Biggest Weakness: This defense is dicey. Nurkic was by far their best defender, and even when he was healthy, the defense wasn’t very good. Portland finished the season 16th in adjusted defensive rating - fourth worst of the playoff teams - and now they’ll head to the playoffs missing their leader in rebounds, blocks, defensive win shares, and defensive real plus-minus. Ouch.

Team’s X-Factor

Can Enes Kanter hold down the paint? The West is loaded when it comes to the pivot, with Steven Adams the foe in Round 1, either Nikola Jokic or LaMarcus Aldridge in Round 2, and one of DeMarcus Cousins, Clint Capela, or Rudy Gobert in the Western Conference Finals. Kanter has provided a reasonable facsimile of Nurkic on offense, putting up 18.1 points and 11.4 rebounds in his post-Nurkic starting role to end the season. But in the playoffs, where teams attack weaknesses over the course of a seven-game series, bigs get switched onto guards and it can get ugly. Portland can’t survive if they have a hole in the middle.
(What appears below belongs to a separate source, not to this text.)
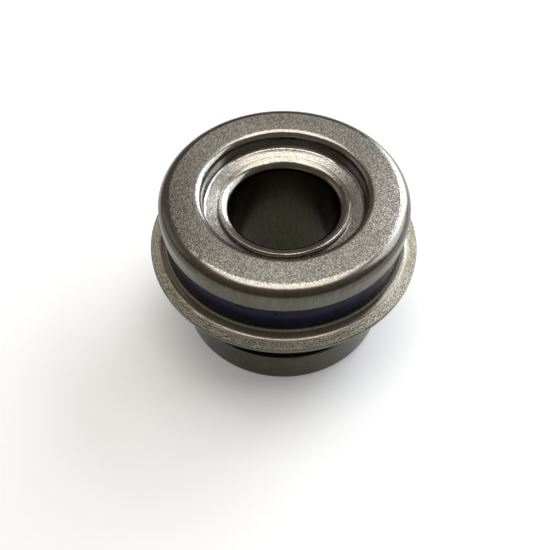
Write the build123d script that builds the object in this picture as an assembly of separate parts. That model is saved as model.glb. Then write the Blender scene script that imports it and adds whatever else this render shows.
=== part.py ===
from build123d import *

import math
import os

# Unitised cartridge mechanical seal for a coolant-pump shaft.
#
# The stationary half is a drawn casing pressed into the pump housing. It carries a rubber
# bellows, a coil spring and a carbon primary ring. The rotating half is a drawn shaft sleeve
# whose outer cup holds a hard mating ring in a rubber gasket. The sleeve's far end is flared
# over the casing's conical lip, so the two halves cannot come apart.
#
# Millimetres, +Z along the shaft axis. The origin is the centre of the sleeve cup's base, on
# which the part stands, so the casing's closed end looks up.

# Fits with the pump
bore_diameter = 15.92
housing_diameter = 36.5
flange_diameter = 41.0
flange_height = 16.5

# Casing
casing_wall = 0.7
casing_rise = 10.2
neck_length = 6.3
neck_step = 0.5
neck_root_radius = 1.6
step_root_radius = 0.12
skirt_edge_radius = 0.22
end_corner_radius = 1.8
recess_diameter = 23.8
recess_depth = 2.8
recess_edge_radius = 1.1
recess_root_radius = 0.55
lip_slope = 12.5

# Sealing lacquer on the casing's neck
sealant_thickness = 0.12
sealant_width = 3.9
thin_sealant_width = 2.1
thin_sealant_start = -25.0
thin_sealant_arc = 50.0

# Shaft sleeve with its cup
sleeve_wall = 0.6
flare_bend_radius = 1.5
cup_diameter = 32.8
cup_depth = 7.1
cup_corner_radius = 1.5
barrel_root_radius = 1.2

# Mating ring and its gasket
mating_ring_thickness = 5.1
mating_ring_chamfer = 0.3
gasket_wall = 1.56
gasket_floor = 1.3
gasket_floor_inner_diameter = 21.0
gasket_rim_recess = 0.9

# Carbon primary ring
face_outer_diameter = 26.0
carbon_inner_diameter = 21.8
nose_length = 1.6
carbon_length = 5.4
carbon_chamfer = 0.25

# Bellows
bellows_wall = 0.8
head_wall = 0.9
head_lap = 3.1
head_top_thickness = 0.9
head_hole_diameter = 22.8
head_crown_radius = 0.3
web_thickness = 0.9
fold_inset = 0.93
fold_depth = 1.0
fold_pitch = 1.9
fold_radius = 1.0
tail_length = 4.2
tail_top_below_end = 5.7

# Bands and seats inside the casing
clamp_ring_wall = 0.5
clamp_ring_bend_radius = 0.6
clamp_ring_lift = 0.6
head_band_wall = 0.4
head_band_length = 2.6
spring_seat_wall = 0.5
spring_seat_collar = 1.2
spring_seat_bend_radius = 0.8

# Spring
wire_diameter = 1.4
active_turns = 3.5
closed_turns = 1.0
closed_lead_gap = 0.06
ground_depth = 0.5

# Clearances, and the overlap that holds the two halves together
assembly_gap = 0.02
lip_tuck = 0.3
retaining_clearance = 0.1
retaining_overlap = 0.49
mating_ring_bore_clearance = 0.84
band_clearance = 0.36
spring_outer_clearance = 0.51
spring_inner_clearance = 0.3
edge_break = 0.12

# How much of a straight run a bend may use up, and how far a rounded edge may eat into a wall
shared_run_share = 0.49
end_run_share = 0.75
end_rounding_share = 0.4
gasket_rim_rounding_share = 0.3
cutter_margin = 1.0
same_place = 1e-4

# Places that follow from the sizes above
bore_radius = bore_diameter / 2
barrel_radius = bore_radius + sleeve_wall
skirt_radius = housing_diameter / 2
neck_radius = skirt_radius - neck_step
casing_inner_radius = neck_radius - casing_wall
end_face_z = flange_height + casing_rise
end_wall_z = end_face_z - casing_wall
skirt_bottom_z = flange_height + neck_length
ledge_z = end_face_z - recess_depth
recess_radius = recess_diameter / 2
lip_hole_radius = bore_radius + flare_bend_radius - lip_tuck
flare_radius = lip_hole_radius + retaining_overlap
lip_fall = math.tan(math.radians(lip_slope))
lip_z = ledge_z - (recess_radius - lip_hole_radius) * lip_fall
flare_lift = (retaining_clearance + sleeve_wall) / math.cos(math.radians(lip_slope))
flare_top_z = lip_z + retaining_overlap * lip_fall + flare_lift
flare_root_z = flare_top_z - (flare_radius - bore_radius) * lip_fall
cup_inner_radius = cup_diameter / 2 - sleeve_wall
mating_ring_radius = cup_inner_radius - gasket_wall - 2 * assembly_gap
mating_ring_inner_radius = barrel_radius + mating_ring_bore_clearance
mating_ring_bottom_z = sleeve_wall + gasket_floor
face_z = mating_ring_bottom_z + mating_ring_thickness
tail_radius = casing_inner_radius - assembly_gap
inner_fold_radius = tail_radius - fold_inset
outer_fold_radius = inner_fold_radius + fold_depth
head_band_radius = inner_fold_radius - bellows_wall - band_clearance
head_radius = head_band_radius - head_band_wall - assembly_gap
carbon_radius = head_radius - head_wall - assembly_gap
carbon_top_z = face_z + carbon_length
head_bottom_z = carbon_top_z - head_lap
head_top_z = carbon_top_z + head_top_thickness
seat_top_z = head_top_z + spring_seat_wall
tail_top_z = end_wall_z - tail_top_below_end
tail_bottom_z = tail_top_z - tail_length
clamp_ring_inner_radius = tail_radius - bellows_wall - assembly_gap - clamp_ring_wall
spring_outer_radius = clamp_ring_inner_radius - spring_outer_clearance
spring_mean_radius = spring_outer_radius - wire_diameter / 2
spring_inner_radius = spring_outer_radius - wire_diameter


def parallel_path(path, distance):
    """Corner points of the path that runs beside the given one, to its left."""
    runs = [(end - start).normalized() for start, end in zip(path, path[1:])]
    normals = [Vector(-run.Y, run.X) for run in runs]
    beside = [path[0] + normals[0] * distance]
    for corner, before, after in zip(path[1:-1], normals, normals[1:]):
        mitre = (before + after) * (distance / (1 + before.dot(after)))
        beside.append(corner + mitre)
    beside.append(path[-1] + normals[-1] * distance)
    return beside


def bend_radii(path, radii):
    """The radii, each limited to what the two runs beside its corner have room for."""
    lengths = [(end - start).length for start, end in zip(path, path[1:])]
    room = [length * shared_run_share for length in lengths]
    room[0] = lengths[0] * end_run_share
    room[-1] = lengths[-1] * end_run_share
    limited = []
    for index, radius in enumerate(radii):
        before = path[index + 1] - path[index]
        after = path[index + 2] - path[index + 1]
        half_turn = math.radians(before.get_angle(after)) / 2
        largest = min(room[index], room[index + 1]) / math.tan(half_turn)
        limited.append(min(radius, largest))
    return limited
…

Players to Watch: Zach Collins could be the solution to the Blazers’ center position if Kanter can’t solve the problem. Collins is younger and far more mobile; he was drafted with dreams of becoming a stretch-five. If he can stay in front of the smaller, quicker players, and lure the opposing big out to the perimeter with the threat of his three-point shooting, Collins has the chance to both provide support on defense, and open up new lanes for his talented guards.

Estimated Run

The Blazers and the Thunder match strengths and weaknesses: Portland has the third-best offense, OKC has the third-best defense; OKC has the 17th-best offense, Portland has the 16th-best defense -- it’s uncanny. And while all four of the games they’ve played this season have been close, Oklahoma City has won all four. If Portland prevails, they’re likely to run into a Denver team they only took a single game from this season as well. The past is not necessarily prologue, but that’s not quite the matchup history you’d like to see as a Blazer fan.

It depends on Game 1. If Portland loses, it will be their sixth straight home playoff loss, dating back to the 2015-16 season, and the third straight as the favored team. A loss would be truly deflating -- probably impossible to come back from. If they win, even if they lose Game 2, they’d stand a chance of making it out of the first round.

The West is so closely bunched - a final game comeback by these Thunder over the Rockets dropped the latter from the 2-seed all the way down to the 4-seed. I don’t see the West going chalk, and the Blazers are the likeliest upset victim. The Blazers will be watching the Western Conference Semifinals from home.